■ **Exercise details**:
Quote the listing below in its entirety.

■ **Stored data**:
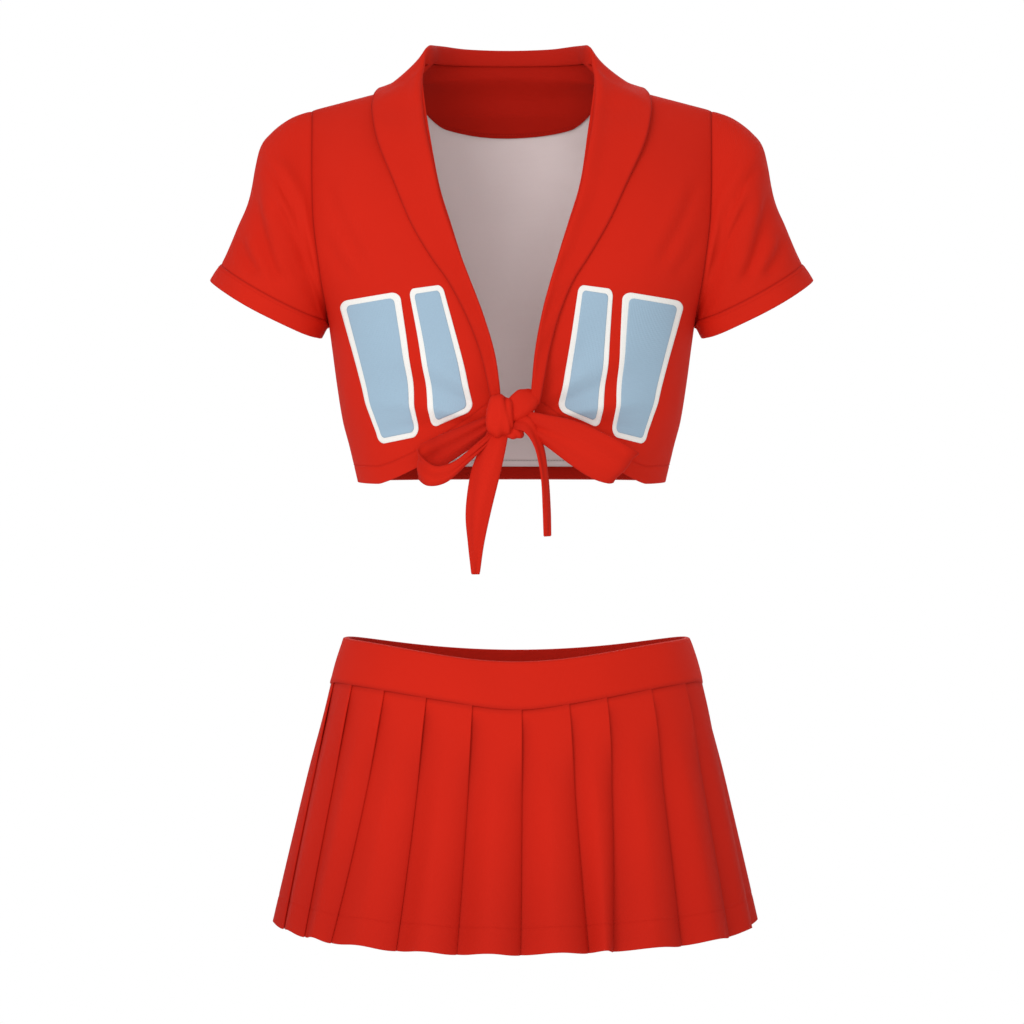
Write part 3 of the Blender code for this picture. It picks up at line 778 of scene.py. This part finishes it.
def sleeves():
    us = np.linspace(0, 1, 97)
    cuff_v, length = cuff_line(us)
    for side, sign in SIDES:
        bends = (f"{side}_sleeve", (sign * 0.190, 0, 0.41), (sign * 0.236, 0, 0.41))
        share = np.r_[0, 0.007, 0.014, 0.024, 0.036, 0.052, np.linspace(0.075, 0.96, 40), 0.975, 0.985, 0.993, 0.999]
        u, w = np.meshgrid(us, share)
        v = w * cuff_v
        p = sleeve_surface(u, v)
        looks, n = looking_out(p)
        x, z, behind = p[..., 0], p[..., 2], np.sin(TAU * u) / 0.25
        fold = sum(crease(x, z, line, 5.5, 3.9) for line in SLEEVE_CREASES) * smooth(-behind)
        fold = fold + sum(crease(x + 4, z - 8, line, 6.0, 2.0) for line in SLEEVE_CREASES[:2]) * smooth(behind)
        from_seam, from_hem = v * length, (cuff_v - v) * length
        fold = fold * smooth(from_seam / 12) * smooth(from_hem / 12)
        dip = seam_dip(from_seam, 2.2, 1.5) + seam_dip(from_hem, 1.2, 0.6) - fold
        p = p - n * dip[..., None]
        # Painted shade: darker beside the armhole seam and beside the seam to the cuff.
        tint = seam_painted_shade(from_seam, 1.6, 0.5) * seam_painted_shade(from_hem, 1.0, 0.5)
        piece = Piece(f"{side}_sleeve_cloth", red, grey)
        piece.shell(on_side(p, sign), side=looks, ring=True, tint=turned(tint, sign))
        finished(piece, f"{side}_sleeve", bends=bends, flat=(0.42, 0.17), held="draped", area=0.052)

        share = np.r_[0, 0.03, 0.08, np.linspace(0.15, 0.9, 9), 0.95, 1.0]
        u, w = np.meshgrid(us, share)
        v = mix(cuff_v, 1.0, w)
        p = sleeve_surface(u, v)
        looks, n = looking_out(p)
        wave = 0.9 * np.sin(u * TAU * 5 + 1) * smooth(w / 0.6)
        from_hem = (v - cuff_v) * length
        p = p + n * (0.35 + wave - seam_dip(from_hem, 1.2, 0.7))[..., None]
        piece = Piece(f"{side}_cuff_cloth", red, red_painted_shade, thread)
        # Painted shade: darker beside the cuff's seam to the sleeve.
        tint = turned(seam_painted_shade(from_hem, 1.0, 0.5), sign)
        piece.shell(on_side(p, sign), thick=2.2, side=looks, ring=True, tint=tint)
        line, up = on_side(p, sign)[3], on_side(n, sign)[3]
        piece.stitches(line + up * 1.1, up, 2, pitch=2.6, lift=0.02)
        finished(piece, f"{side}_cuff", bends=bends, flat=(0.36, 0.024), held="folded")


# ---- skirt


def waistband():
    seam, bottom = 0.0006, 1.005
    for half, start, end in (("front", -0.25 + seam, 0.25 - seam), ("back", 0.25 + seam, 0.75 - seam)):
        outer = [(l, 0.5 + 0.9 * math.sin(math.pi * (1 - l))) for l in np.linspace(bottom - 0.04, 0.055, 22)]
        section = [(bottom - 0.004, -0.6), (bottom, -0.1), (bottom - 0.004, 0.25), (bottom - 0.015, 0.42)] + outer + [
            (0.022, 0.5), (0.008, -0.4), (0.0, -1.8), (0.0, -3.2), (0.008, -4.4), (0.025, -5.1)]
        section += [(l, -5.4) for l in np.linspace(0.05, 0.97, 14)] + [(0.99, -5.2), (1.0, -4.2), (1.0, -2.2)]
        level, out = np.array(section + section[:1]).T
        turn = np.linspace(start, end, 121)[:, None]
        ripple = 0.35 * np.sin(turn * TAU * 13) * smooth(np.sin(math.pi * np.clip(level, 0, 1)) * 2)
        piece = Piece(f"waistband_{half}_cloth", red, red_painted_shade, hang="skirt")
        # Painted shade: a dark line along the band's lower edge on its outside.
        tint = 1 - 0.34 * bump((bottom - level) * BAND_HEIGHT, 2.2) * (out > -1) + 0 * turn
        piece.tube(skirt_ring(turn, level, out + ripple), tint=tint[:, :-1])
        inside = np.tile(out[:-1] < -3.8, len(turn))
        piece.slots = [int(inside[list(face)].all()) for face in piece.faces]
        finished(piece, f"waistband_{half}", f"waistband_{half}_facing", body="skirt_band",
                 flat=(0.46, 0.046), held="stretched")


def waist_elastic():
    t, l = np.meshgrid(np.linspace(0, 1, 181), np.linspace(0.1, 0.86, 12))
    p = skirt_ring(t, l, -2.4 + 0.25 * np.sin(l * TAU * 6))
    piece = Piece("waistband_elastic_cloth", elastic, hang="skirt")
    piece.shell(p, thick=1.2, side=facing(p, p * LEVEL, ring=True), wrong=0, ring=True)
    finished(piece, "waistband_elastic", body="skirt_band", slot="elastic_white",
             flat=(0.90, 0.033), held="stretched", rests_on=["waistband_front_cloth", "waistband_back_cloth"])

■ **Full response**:
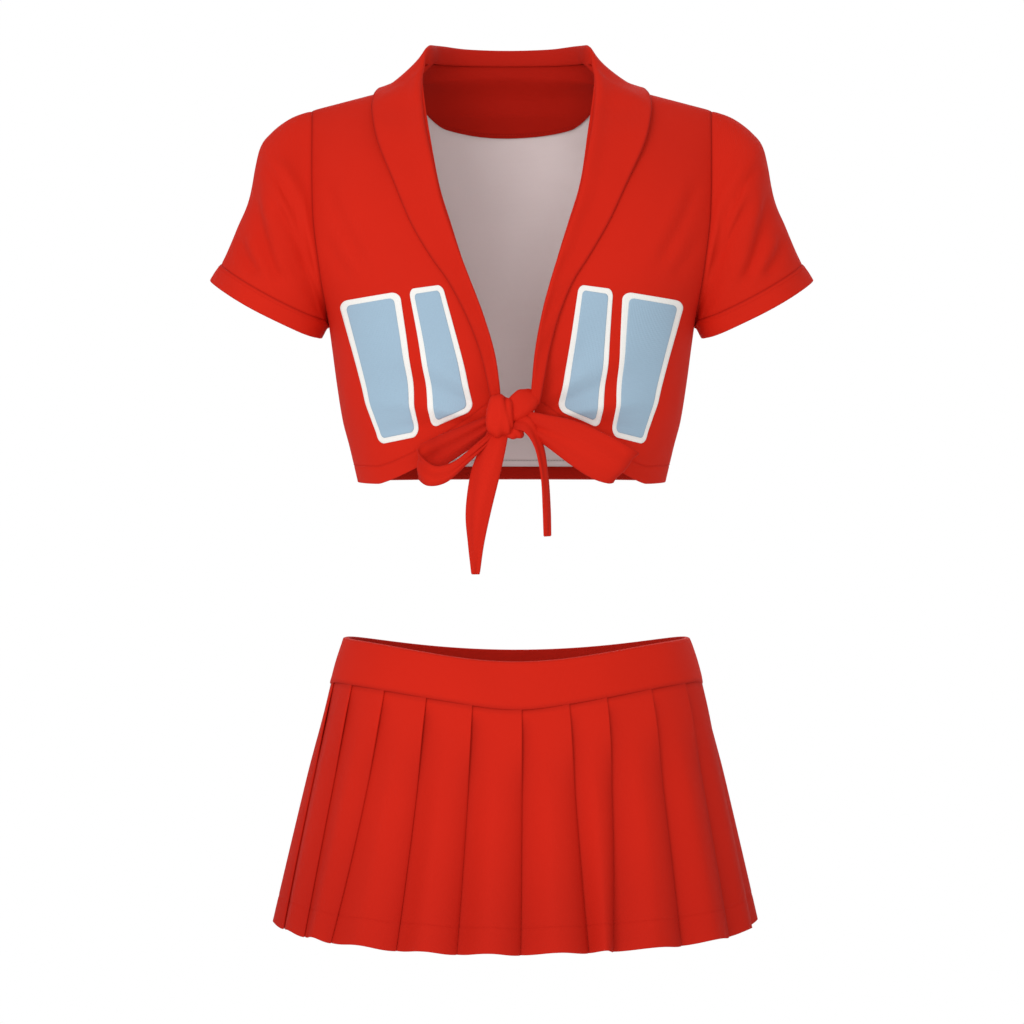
Write part 3 of the Blender code for this picture. It picks up at line 778 of scene.py. This part finishes it.
def sleeves():
    us = np.linspace(0, 1, 97)
    cuff_v, length = cuff_line(us)
    for side, sign in SIDES:
        bends = (f"{side}_sleeve", (sign * 0.190, 0, 0.41), (sign * 0.236, 0, 0.41))
        share = np.r_[0, 0.007, 0.014, 0.024, 0.036, 0.052, np.linspace(0.075, 0.96, 40), 0.975, 0.985, 0.993, 0.999]
        u, w = np.meshgrid(us, share)
        v = w * cuff_v
        p = sleeve_surface(u, v)
        looks, n = looking_out(p)
        x, z, behind = p[..., 0], p[..., 2], np.sin(TAU * u) / 0.25
        fold = sum(crease(x, z, line, 5.5, 3.9) for line in SLEEVE_CREASES) * smooth(-behind)
        fold = fold + sum(crease(x + 4, z - 8, line, 6.0, 2.0) for line in SLEEVE_CREASES[:2]) * smooth(behind)
        from_seam, from_hem = v * length, (cuff_v - v) * length
        fold = fold * smooth(from_seam / 12) * smooth(from_hem / 12)
        dip = seam_dip(from_seam, 2.2, 1.5) + seam_dip(from_hem, 1.2, 0.6) - fold
        p = p - n * dip[..., None]
        # Painted shade: darker beside the armhole seam and beside the seam to the cuff.
        tint = seam_painted_shade(from_seam, 1.6, 0.5) * seam_painted_shade(from_hem, 1.0, 0.5)
        piece = Piece(f"{side}_sleeve_cloth", red, grey)
        piece.shell(on_side(p, sign), side=looks, ring=True, tint=turned(tint, sign))
        finished(piece, f"{side}_sleeve", bends=bends, flat=(0.42, 0.17), held="draped", area=0.052)

        share = np.r_[0, 0.03, 0.08, np.linspace(0.15, 0.9, 9), 0.95, 1.0]
        u, w = np.meshgrid(us, share)
        v = mix(cuff_v, 1.0, w)
        p = sleeve_surface(u, v)
        looks, n = looking_out(p)
        wave = 0.9 * np.sin(u * TAU * 5 + 1) * smooth(w / 0.6)
        from_hem = (v - cuff_v) * length
        p = p + n * (0.35 + wave - seam_dip(from_hem, 1.2, 0.7))[..., None]
        piece = Piece(f"{side}_cuff_cloth", red, red_painted_shade, thread)
        # Painted shade: darker beside the cuff's seam to the sleeve.
        tint = turned(seam_painted_shade(from_hem, 1.0, 0.5), sign)
        piece.shell(on_side(p, sign), thick=2.2, side=looks, ring=True, tint=tint)
        line, up = on_side(p, sign)[3], on_side(n, sign)[3]
        piece.stitches(line + up * 1.1, up, 2, pitch=2.6, lift=0.02)
        finished(piece, f"{side}_cuff", bends=bends, flat=(0.36, 0.024), held="folded")


# ---- skirt


def waistband():
    seam, bottom = 0.0006, 1.005
    for half, start, end in (("front", -0.25 + seam, 0.25 - seam), ("back", 0.25 + seam, 0.75 - seam)):
        outer = [(l, 0.5 + 0.9 * math.sin(math.pi * (1 - l))) for l in np.linspace(bottom - 0.04, 0.055, 22)]
        section = [(bottom - 0.004, -0.6), (bottom, -0.1), (bottom - 0.004, 0.25), (bottom - 0.015, 0.42)] + outer + [
            (0.022, 0.5), (0.008, -0.4), (0.0, -1.8), (0.0, -3.2), (0.008, -4.4), (0.025, -5.1)]
        section += [(l, -5.4) for l in np.linspace(0.05, 0.97, 14)] + [(0.99, -5.2), (1.0, -4.2), (1.0, -2.2)]
        level, out = np.array(section + section[:1]).T
        turn = np.linspace(start, end, 121)[:, None]
        ripple = 0.35 * np.sin(turn * TAU * 13) * smooth(np.sin(math.pi * np.clip(level, 0, 1)) * 2)
        piece = Piece(f"waistband_{half}_cloth", red, red_painted_shade, hang="skirt")
        # Painted shade: a dark line along the band's lower edge on its outside.
        tint = 1 - 0.34 * bump((bottom - level) * BAND_HEIGHT, 2.2) * (out > -1) + 0 * turn
        piece.tube(skirt_ring(turn, level, out + ripple), tint=tint[:, :-1])
        inside = np.tile(out[:-1] < -3.8, len(turn))
        piece.slots = [int(inside[list(face)].all()) for face in piece.faces]
        finished(piece, f"waistband_{half}", f"waistband_{half}_facing", body="skirt_band",
                 flat=(0.46, 0.046), held="stretched")


def waist_elastic():
    t, l = np.meshgrid(np.linspace(0, 1, 181), np.linspace(0.1, 0.86, 12))
    p = skirt_ring(t, l, -2.4 + 0.25 * np.sin(l * TAU * 6))
    piece = Piece("waistband_elastic_cloth", elastic, hang="skirt")
    piece.shell(p, thick=1.2, side=facing(p, p * LEVEL, ring=True), wrong=0, ring=True)
    finished(piece, "waistband_elastic", body="skirt_band", slot="elastic_white",
             flat=(0.90, 0.033), held="stretched", rests_on=["waistband_front_cloth", "waistband_back_cloth"])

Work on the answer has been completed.